Михаил Пришвин. ХРУЩЕВО (2)
- Начало здесь
Рассказ Марьи Каспаровны.
Бывало, все тарлатан! Хороша материя, платья хорошие: тут бебе, тут пуф – а иначе облизанная, срам смотреть.
Софья Гавриловна Лонджерон вышла замуж за старика улана Полянского таких лет, что с разрешения венчали. В церкви [улан] сказал: смотрите, на своих ногах венчаюсь.
Алекс. Гавр. весь день гудит жене о хозяйстве. Вечерами четыре старосты на половине стоят. Девочка думает: как он не [устает]: спать хочется, ведь их четыре, а он один…

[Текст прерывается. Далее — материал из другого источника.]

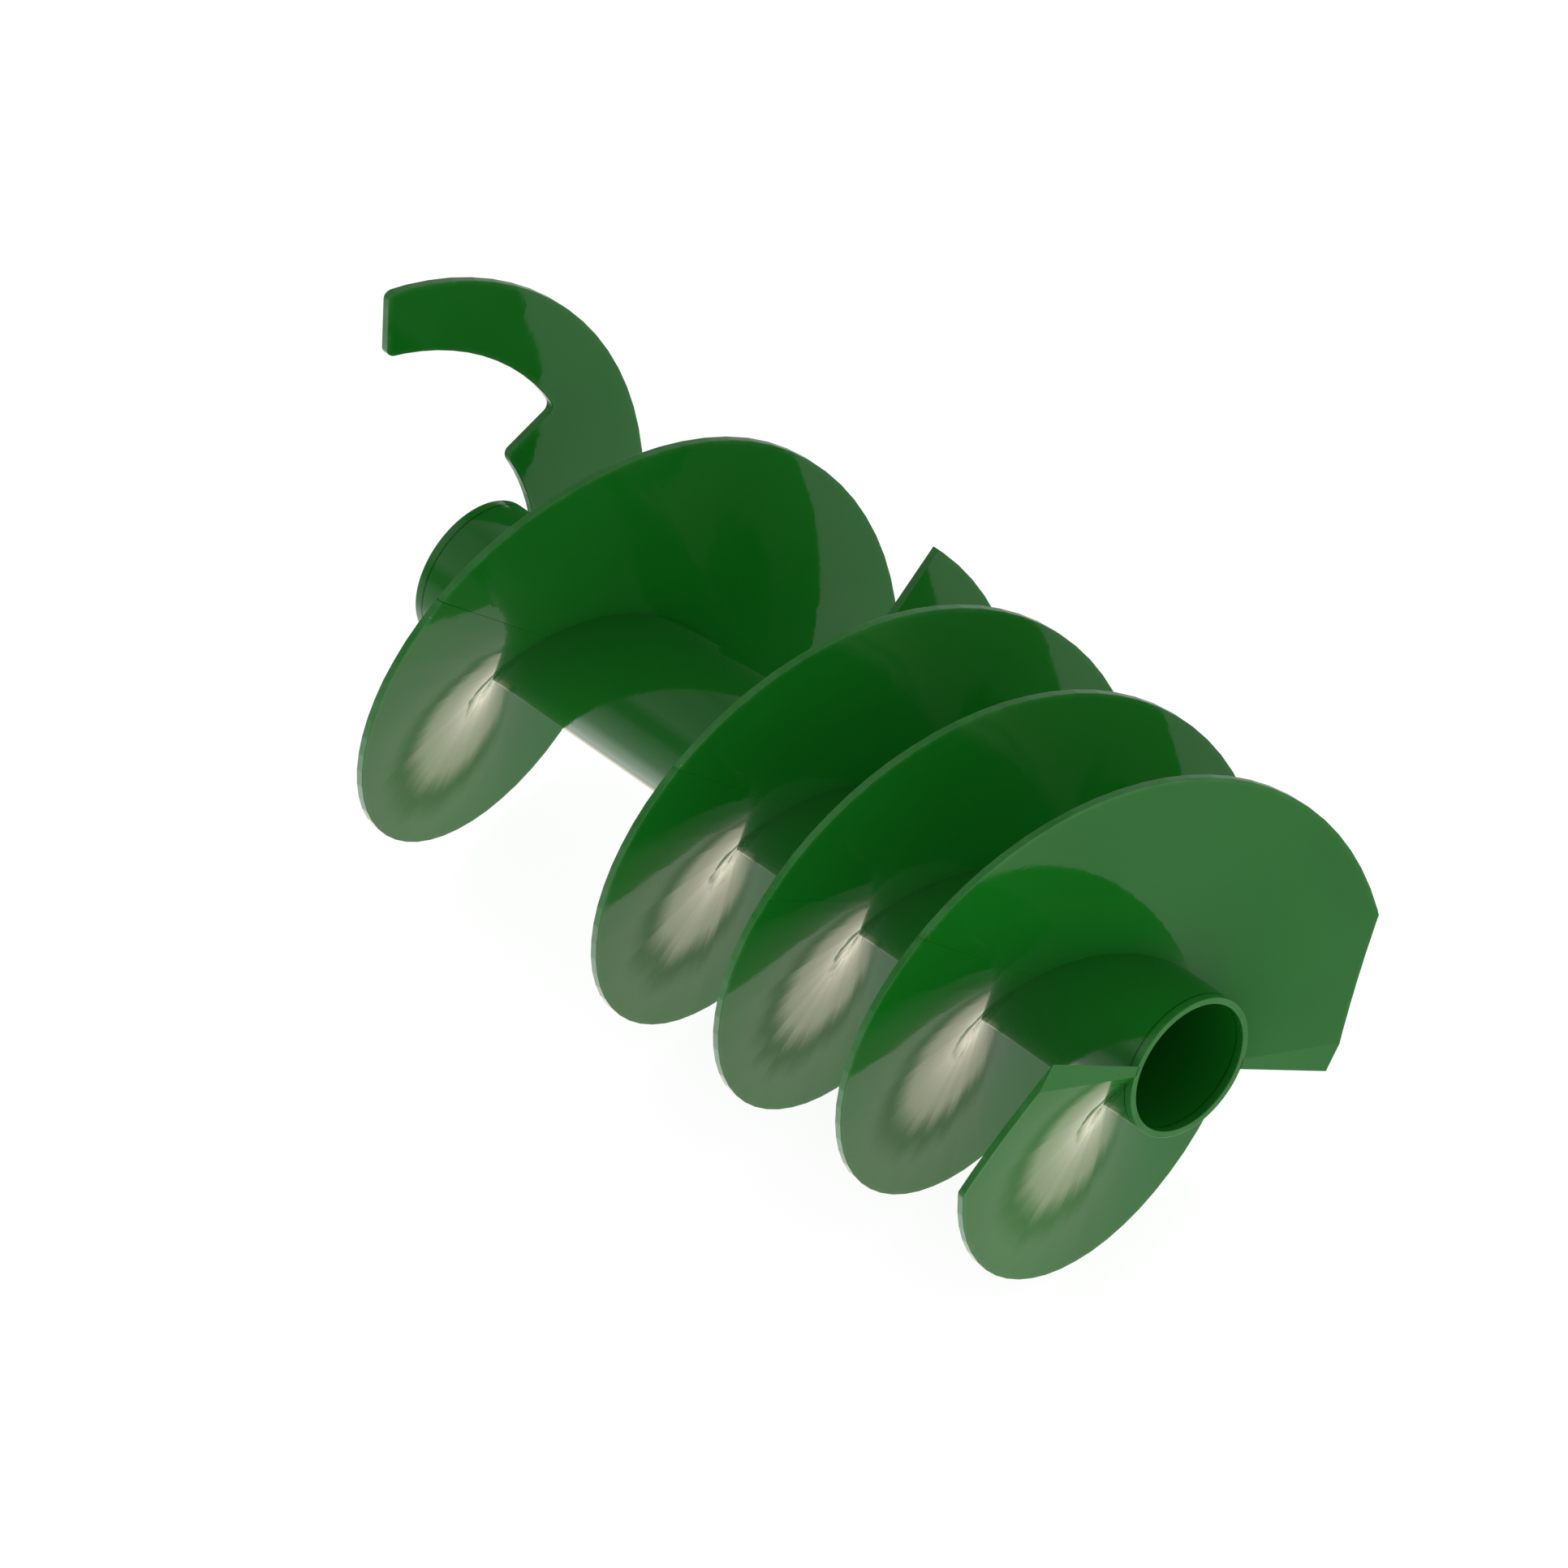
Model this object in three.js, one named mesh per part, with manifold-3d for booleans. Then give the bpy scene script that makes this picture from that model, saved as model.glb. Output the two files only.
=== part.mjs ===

Скупая: деньги – купить зелени, потом <1 нрзб.> У меня в четыре узелка сдачи две копейки – из какого узелка?
Дочь высекла и заставила пук розог отнести к гостье. Александр Гавр, к его Настасье. Совет: выходи, все равно у него еще будет Настасья какая-нибудь. У него везде дамочки. Все своим порядком.
Как повезло Алекс-у Мих.? Домашние вечеринки. За 25 руб. кормить... Кур щупала... платья переделывала. Одевалась по-деревенски. Ал. Мих. всегда неестественный.
Вера Алек, когда устроилась и обжилась, то завела роман и поссорилась с Мещерской (начальница гимназии). Ей ничего не оставалось делать, как идти за дочерью в монастырь. Прощание с миром. Мещерская.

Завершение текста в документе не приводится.